Morse/Il Gioiello was up next. It's a drive out a good ways on narrow, patched up roads, but oddly enough it is gated, has a bocce court, and appears to be thoroughly modern including a Tuscan-styled tasting room. Maybe it was just the power of suggestion, but the wines here seemed to be more fruit-driven with more obvious oak, slicker and more modern in a New World mold. Definitely reminded me more of what I find towards Santa Barbera in terms of Italian and Rhone varieties. Instead of the attractive, precise rusticity and character of Terre Rouge and Noceto, these are highly polished wines. I was most pleased with the 2007 Mourvedre which still showed lots of its feral and tannic character. I suppose the Shenandoah Valley works quite well for this variety. The various other wines--Barbera, Sangiovese, Cabernet, Viognier, Zin, Montepulciano--were good, sound wines at fair prices ($20-$30), just more jammy than I like when it comes to expressing varietal and vineyard character.

The last stop was Karly, largely a Zin producer. I'm not a big Zin fan, and several of their wines epitomized the style I just can't understand. One was all raisins. Another was certifiably sweet and roasted, though it seems that was intentional. One was more spicy, though, so one out of three ain't too bad. Their 2008 Mourvedre, named "El Alacran" (The Scorpion), was good fun, however. Definitely unfined and unfiltered, it's a cloudy purple-red in color and a chewy mouthful of ripe Mourvedre character (albeit $35). Their Marsanne was oxidized and volatile, while the Sauvignon Blanc was candy-sweet, which I struggled to wrap my head around. My guess is they sell to less European-influenced palates, hence the cloying sweetness and uber-ripe fruit in certain wines. But it makes it very hit or miss even if you just want a (reasonably) dry New World styled wine.

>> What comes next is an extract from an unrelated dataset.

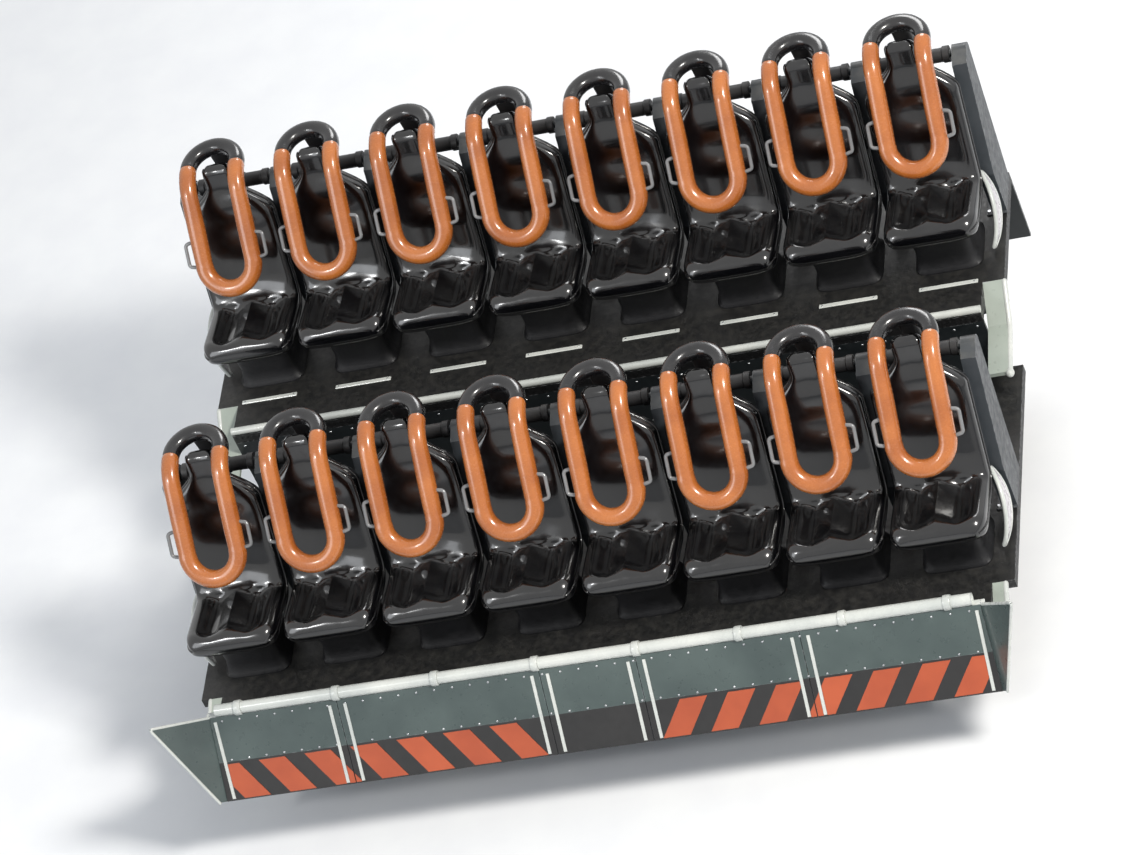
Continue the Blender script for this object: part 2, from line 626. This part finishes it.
def loop_line():
    """Half of the loop is quarter arch, seam, shoulder arc, straight chest, quarter U; then its mirror."""
    def at(a):
        return BEND + BEND_R * np.stack([np.cos(a), np.sin(a)], -1)
    back = np.array([math.sin(A_TOP), -math.cos(A_TOP)])
    down = np.array([-math.sin(A_CHEST), math.cos(A_CHEST)])
    q = np.linspace(math.pi / 2, 0, 22)[:-1]
    gap = np.linspace(SEAM, 0, 5)[:-1]
    a = np.linspace(A_TOP, A_CHEST, 18)[:-1]
    c = np.linspace(0, CHEST, 26)[:-1]
    e = np.linspace(0, math.pi / 2, 24)
    x = [HALF_GAP * np.cos(q), 0 * gap + HALF_GAP, 0 * a + HALF_GAP, 0 * c + HALF_GAP, HALF_GAP * np.cos(e)]
    yz = [at(A_TOP) + np.outer(SEAM + HALF_GAP * np.sin(q), back), at(A_TOP) + np.outer(gap, back), at(a),
          at(A_CHEST) + np.outer(c, down), at(A_CHEST) + np.outer(CHEST + HALF_GAP * np.sin(e), down)]
    ang = np.concatenate([0 * q + A_TOP, 0 * gap + A_TOP, a, 0 * c + A_CHEST, 0 * e + A_CHEST])
    kind = np.concatenate([0 * q, 0.9 - 0.8 * gap / SEAM, 0 * a + 1, 2 + c / CHEST, 0 * e + 4])
    half = np.c_[np.concatenate(x), np.concatenate(yz)]
    flip = slice(-2, 0, -1)
    line = np.concatenate([half, half[flip] * [-1, 1, 1]])
    ang, kind = np.r_[ang, ang[flip]], np.r_[kind, kind[flip]]
    return line, np.stack([0 * ang, np.cos(ang), np.sin(ang)], 1), kind


loop, loop_normal, loop_kind = loop_line()
way = np.roll(loop, -1, 0) - np.roll(loop, 1, 0)
way /= np.linalg.norm(way, axis=1, keepdims=True)
loop_side = np.cross(way, loop_normal)
print("loop of", len(loop), "samples, belly at", loop[np.argmin(loop[:, 2])].round(3))

# %% Pads, arm, hub and handles
PAD_SIDES, ARCH_R, LEG_R, BELLY_R = 28, 0.046, 0.0475, 0.05
leg = LEG_R + (BELLY_R - LEG_R) * np.sin(math.pi * np.clip(loop_kind - 2, 0, 1))
fat = np.where(loop_kind < 0.5, ARCH_R, np.where(loop_kind < 3.5, leg, BELLY_R))
seam = 0.0035 * np.exp(-((loop_kind - 0.5) / 0.25) ** 2)
round_pad = oval(PAD_SIDES, 1, 1.02, 2.3)
sections = round_pad[None] * (fat - seam)[:, None, None]
pad_pts, pad_faces = sweep(loop, loop_side, loop_normal, sections, closed=True)
face_kind = loop_kind[pad_faces[:, 0] // PAD_SIDES]
pad_parts = [((pad_pts, pad_faces[face_kind >= 0.5]), pad_orange),
             ((pad_pts, pad_faces[face_kind < 0.5]), pad_black)]

apex = loop[0]
arm_line = chain([[0, *(PIVOT + [-0.004, 0.03])], [0, *(PIVOT + [0.004, 0.16])],
                  [0, apex[1] + 0.004, apex[2] - 0.01]], 0.012, 0.05)
arm = tube(arm_line, 0.034, ref=(1, 0, 0), section=oval(24, 0.034, 0.052, 4))
hub_half = np.array([[0.0212, 0.215], [0.046, 0.215], [0.048, 0.213], [0.048, 0.18], [0.041, 0.173],
                     [0.041, 0.075], [0.047, 0.066]])
hub_profile = np.concatenate([hub_half, hub_half[::-1] * [1, -1]])
hub = spin(hub_profile, (1, 0, 0), (0, *PIVOT), 36, closed=True)
down = np.array([-math.sin(A_CHEST), math.cos(A_CHEST)])
start = BEND + BEND_R * np.array([math.cos(A_CHEST), math.sin(A_CHEST)])


def handle_grid():
    """A bow on the outside of a leg: out from the leg, along it, and back in, with rounded corners."""
    bow = ((0.03, 0.25), (0.088, 0.262), (0.088, 0.392), (0.03, 0.404))
    line = chain([[HALF_GAP + o, *(start + d * down)] for o, d in bow], 0.004, 0.016)
    return tube(line, 0.0105, ref=(0, math.cos(A_CHEST), math.sin(A_CHEST)), sides=10)


handle = handle_grid()
arm_parts = [(arm, cast_black), (hub, cast_black), (handle, handle_grey), (mirrored(handle), handle_grey)]
for (r, i), spot in seat_at.items():
    body = f"restraint_{r}_{i}"
    soft_parts = [(copies(g, spot), m) for g, m in pad_parts]
    pad = make(f"restraint_pad_{r}_{i}", soft_parts, body, (body,))
    steel_parts = [(copies(g, spot), m) for g, m in arm_parts]
    make(f"restraint_arm_{r}_{i}", steel_parts, body, crease=30)
print("restraints:", len(seat_at), "pad faces", len(pad_faces))

# %% [markdown]
# ## Wheels
# Wheels of such a car are turned aluminium discs with a bonded tread. A lathe makes them, so a spun
# profile is the honest way: bore, hub face, hollow web, rim, and a crowned tread with round shoulders.
# The profile is written once for any radius and width, and bolts sit in a circle on both hub faces.

# %% Spin the wheels


def tread_profile(r, w):
    """The tread's ring: inner face on the rim, shoulders as quarter circles, a crown that is 1 mm high."""
    a = np.linspace(0, math.pi / 2, 6)
    k, base = 0.011, 0.79 * r
    right = np.stack([r - 0.001 - k + k * np.sin(a), w / 2 - k + k * np.cos(a)], 1)
    left = right[::-1] * [1, -1]
    inside = [[base, -w / 2 + 0.006], [base, w / 2 - 0.006], [0.81 * r, w / 2]]
    return np.concatenate([inside, right, [[r, 0.0]], left, [[0.81 * r, -w / 2]]])


def disc_profile(r, w, bore):
    """The disc's ring, from the bore out: hub face, step, hollow web, rim with a small lip."""
    h = w / 2 - 0.007
    one = np.array([[bore, h + 0.004], [bore + 0.016, h + 0.004], [bore + 0.02, h],
                    [bore + 0.026, h - 0.002], [bore + 0.034, h - 0.012], [0.62 * r, h - 0.016],
                    [0.67 * r, h - 0.003], [0.7 * r, h + 0.003], [0.785 * r, h + 0.003], [0.795 * r, h]])
    return np.concatenate([one, one[::-1] * [1, -1]])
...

All-in-all, a nice 4 hours in a different wine country. Much more down to earth than most wine regions without the insulting stratospheric pricing. Terre Rouge's Rhone varietals were among the very best I've tasted from California, yet were priced very reasonably given that most had a bit of age on them. Same story for Noceto, except younger wines based mostly on Sangiovese. I was not expecting as much old world influence in a region known for big, ripe Zins. I'd bet though more producers are like Karly, while Terre Rouge and Noceto are the outliers. Given the style and pricing, I'd be tempted to join Terre Rouge and Noceto's wine clubs if I lived in driving distance.

5 comments:

Jeff said...

Man, you really get around to the tasting rooms. Wish that I could get my significant other to do that. The last time I was in/near Amador County (I guess I was really in San Joaquin County, being in Lodi), I couldn't get over how hot it was, and what that meant for the wines from Lodi...but we did go out to dinner at this place called Wine and Roses, which actually was really good.

Cabfrancophile said...

Yeah, I was expecting more jammy/syrupy wines, but it seems some producers have the right mojo to make more old world styled wines. If you ever see a Terre Rouge Rhone blend/varietal, buy it on spot. I think it would be right up your alley more than anything else in CA.

We both like wine, so it's a good cooperative activity.

Jeff said...

Terre Rouge...I'll look for that. I've had a bit of an epiphany with California...meaning that I've realized that I just have to look for the right wines. The problem is that the right wines aren't very available...

I always ask my girlfriend (well, actually now fiance) what she thinks of whatever wine we're drinking. She has two responses: "This sucks," or "I like this." But that's the end of it. She doesn't like listening to me babble about wine. That's part of the reason why I started a wine blog--so she doesn't have to hear it.

Cabfrancophile said...

My girlfriend definitely goes a bit more into the wine than yea or nay. But I won't lie about it, I'm far more interested in taking notes, updating Cellartracker, contextualizing the experience, and attempting to address the aesthetic merit of a wine. She's more concerned with the hedonic side of it. So while I'll be excited that a Vouvray is made in a 'tendre sec' style, she'll just say it has some sweetness and that she'd rather it be fully dry. (Though I might argue that the bit of RS is an intentional counterpoint to the acidity.) Same story with more tannic wines, which I view as expressive of variety, vintage and aging capacity, but she finds simply to be too tannic. I just drink them more slowly to reduce the punishment and savor them.

It works out nicely in the end. I recalled her enjoyment of Shaya Verdejo a year back when we saw it at Costco. She probably would have missed it otherwise--and at $10 instead of $16 that's a deal we need!

Joshiemac said...

I've enjoyed the Nocetto Sangiovese a few times- one of the better domestic sangioveses I've tasted. Now that I think about it, I actually can't remember another domestic sangiovese that I've really enjoyed.

My wife enjoys tasting trips- but she likes the fact that we're out and about in beautiful surroundings more than the fact that we are tasting wines. She gets a little flustered when I want to hit up mutiple places blitzkrieg style.